- **Job**
Below is the data. Give it again, complete and exact.

- **Records for the task**
________________________
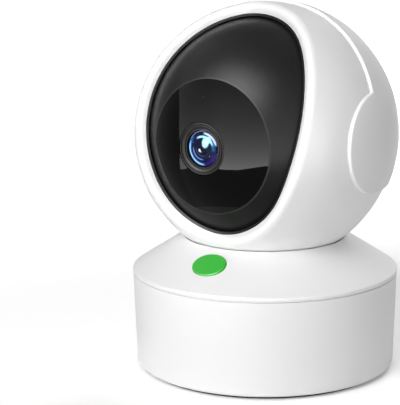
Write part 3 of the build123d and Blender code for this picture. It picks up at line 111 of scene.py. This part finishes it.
class Shader:
    # the nodes of one material, or of the world
    def __init__(self, owner):
        owner.use_nodes = True
        self.owner = owner
        self.tree = owner.node_tree
        self.tree.nodes.clear()

    def add(self, kind, settings, inputs):
        node = self.tree.nodes.new(kind)
        for key, value in settings.items():
            setattr(node, key, value)
        for key, value in inputs.items():
            socket = node.inputs[key]
            if isinstance(value, Wire):
                self.tree.links.new(value.socket, socket)
            else:
                socket.default_value = value
        return Wire(self, node.outputs[0]) if node.outputs else None

    def output(self, shade, kind="ShaderNodeOutputMaterial"):
        self.add(kind, {}, {"Surface": shade})
        return self.owner

    def surface(self, **sockets):
        # an underscore in a name stands for the space in the socket's own name
        inputs = {key.replace("_", " "): value for key, value in sockets.items()}
        return self.output(self.add("ShaderNodeBsdfPrincipled", {}, inputs))

    def emission(self, glow, strength=1.0):
        # glow is a colour, or a number that is taken as a grey
        return self.add("ShaderNodeEmission", {}, {"Color": glow, "Strength": strength})

    def place(self):
        return self.add("ShaderNodeTexCoord", {}, {}).other("Object")

    def noise(self, scale, detail=2.0, where=None):
        inputs = {"Vector": where or self.place(), "Scale": scale, "Detail": detail}
        return self.add("ShaderNodeTexNoise", {}, inputs)

    def blend(self, share, first, second):
        # the Mix node's colours are its sockets 6 and 7, and come out at output 2
        settings = {"data_type": "RGBA", "clamp_factor": True}
        node = self.add("ShaderNodeMix", settings, {0: share, 6: first, 7: second}).socket.node
        return Wire(self, node.outputs[2])

    def bump(self, height, distance, strength):
        inputs = {"Height": height, "Distance": distance, "Strength": strength}
        return self.add("ShaderNodeBump", {}, inputs)

    def split(self, where):
        return self.add("ShaderNodeSeparateXYZ", {}, {"Vector": where})

    def fromLens(self):
        # millimetres to the right and up from the line of sight, and the distance from it
        operation = {"operation": "SUBTRACT"}
        parts = self.split(self.add("ShaderNodeVectorMath", operation, {0: self.place(), 1: headCentre}))
        across = parts.other("X") * (1.0 / mm)
        up = parts.other("Z") * (1.0 / mm)
        return across, up, (across * across + up * up) ** 0.5

    def ring(self, distance, radius, width):
        # 1 on a circle of this radius, 0 a width away from it
        return (1.0 - (distance - radius).size() / width).most(0.0)

    def spot(self, across, up, place, radius, soft, stretch=1.0):
        # 1 inside a round spot with a soft edge, which stretch makes taller
        side = across - place[0]
        rise = (up - place[1]) / stretch
        distance = (side * side + rise * rise) ** 0.5
        return ((radius - distance) / soft + 0.5).clipped()

    def towards(self, across, up, distance, angle, spread, gain):
        # 1 about the direction of an angle seen from the front, 0 beyond the spread, in degrees
        nearest = 0.0001        # millimetres, so that nothing is divided by 0
        turn = math.radians(angle)
        facing = (across * math.cos(turn) + up * math.sin(turn)) / distance.most(nearest)
        limit = math.cos(math.radians(spread))
        return ((facing - limit) / (1.0 - limit) * gain).clipped()


def newShader(name):
    return Shader(bpy.data.materials.new(name))


def grey(value):
    return (value, value, value, 1.0)


def tinted(colour, factor):
    return tuple(min(1.0, factor * part) for part in colour) + (1.0,)


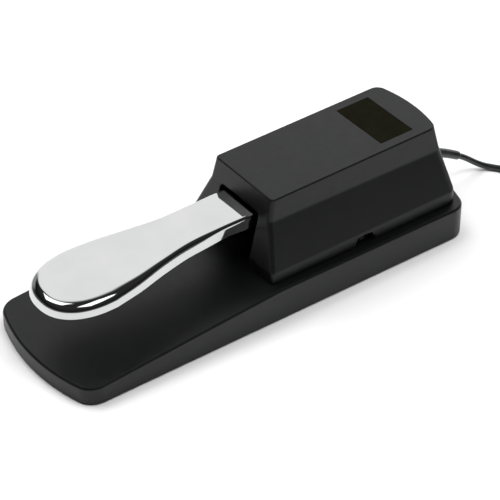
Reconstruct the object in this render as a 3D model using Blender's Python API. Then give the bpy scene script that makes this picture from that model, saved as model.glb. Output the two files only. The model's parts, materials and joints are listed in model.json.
________________________
- **Expected output**
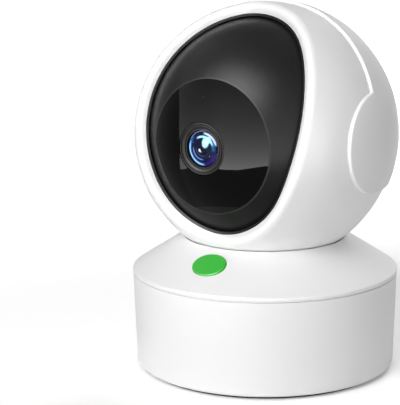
Write part 3 of the build123d and Blender code for this picture. It picks up at line 111 of scene.py. This part finishes it.
class Shader:
    # the nodes of one material, or of the world
    def __init__(self, owner):
        owner.use_nodes = True
        self.owner = owner
        self.tree = owner.node_tree
        self.tree.nodes.clear()

    def add(self, kind, settings, inputs):
        node = self.tree.nodes.new(kind)
        for key, value in settings.items():
            setattr(node, key, value)
        for key, value in inputs.items():
            socket = node.inputs[key]
            if isinstance(value, Wire):
                self.tree.links.new(value.socket, socket)
            else:
                socket.default_value = value
        return Wire(self, node.outputs[0]) if node.outputs else None

    def output(self, shade, kind="ShaderNodeOutputMaterial"):
        self.add(kind, {}, {"Surface": shade})
        return self.owner

    def surface(self, **sockets):
        # an underscore in a name stands for the space in the socket's own name
        inputs = {key.replace("_", " "): value for key, value in sockets.items()}
        return self.output(self.add("ShaderNodeBsdfPrincipled", {}, inputs))

    def emission(self, glow, strength=1.0):
        # glow is a colour, or a number that is taken as a grey
        return self.add("ShaderNodeEmission", {}, {"Color": glow, "Strength": strength})

    def place(self):
        return self.add("ShaderNodeTexCoord", {}, {}).other("Object")

    def noise(self, scale, detail=2.0, where=None):
        inputs = {"Vector": where or self.place(), "Scale": scale, "Detail": detail}
        return self.add("ShaderNodeTexNoise", {}, inputs)

    def blend(self, share, first, second):
        # the Mix node's colours are its sockets 6 and 7, and come out at output 2
        settings = {"data_type": "RGBA", "clamp_factor": True}
        node = self.add("ShaderNodeMix", settings, {0: share, 6: first, 7: second}).socket.node
        return Wire(self, node.outputs[2])

    def bump(self, height, distance, strength):
        inputs = {"Height": height, "Distance": distance, "Strength": strength}
        return self.add("ShaderNodeBump", {}, inputs)

    def split(self, where):
        return self.add("ShaderNodeSeparateXYZ", {}, {"Vector": where})

    def fromLens(self):
        # millimetres to the right and up from the line of sight, and the distance from it
        operation = {"operation": "SUBTRACT"}
        parts = self.split(self.add("ShaderNodeVectorMath", operation, {0: self.place(), 1: headCentre}))
        across = parts.other("X") * (1.0 / mm)
        up = parts.other("Z") * (1.0 / mm)
        return across, up, (across * across + up * up) ** 0.5

    def ring(self, distance, radius, width):
        # 1 on a circle of this radius, 0 a width away from it
        return (1.0 - (distance - radius).size() / width).most(0.0)

    def spot(self, across, up, place, radius, soft, stretch=1.0):
        # 1 inside a round spot with a soft edge, which stretch makes taller
        side = across - place[0]
        rise = (up - place[1]) / stretch
        distance = (side * side + rise * rise) ** 0.5
        return ((radius - distance) / soft + 0.5).clipped()

    def towards(self, across, up, distance, angle, spread, gain):
        # 1 about the direction of an angle seen from the front, 0 beyond the spread, in degrees
        nearest = 0.0001        # millimetres, so that nothing is divided by 0
        turn = math.radians(angle)
        facing = (across * math.cos(turn) + up * math.sin(turn)) / distance.most(nearest)
        limit = math.cos(math.radians(spread))
        return ((facing - limit) / (1.0 - limit) * gain).clipped()


def newShader(name):
    return Shader(bpy.data.materials.new(name))


def grey(value):
    return (value, value, value, 1.0)


def tinted(colour, factor):
    return tuple(min(1.0, factor * part) for part in colour) + (1.0,)


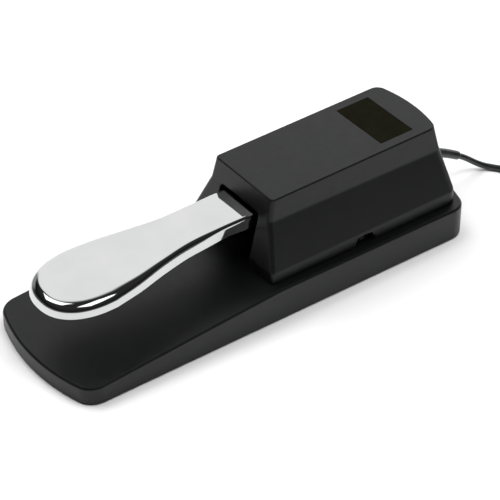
Reconstruct the object in this render as a 3D model using Blender's Python API. Then give the bpy scene script that makes this picture from that model, saved as model.glb. Output the two files only. The model's parts, materials and joints are listed in model.json.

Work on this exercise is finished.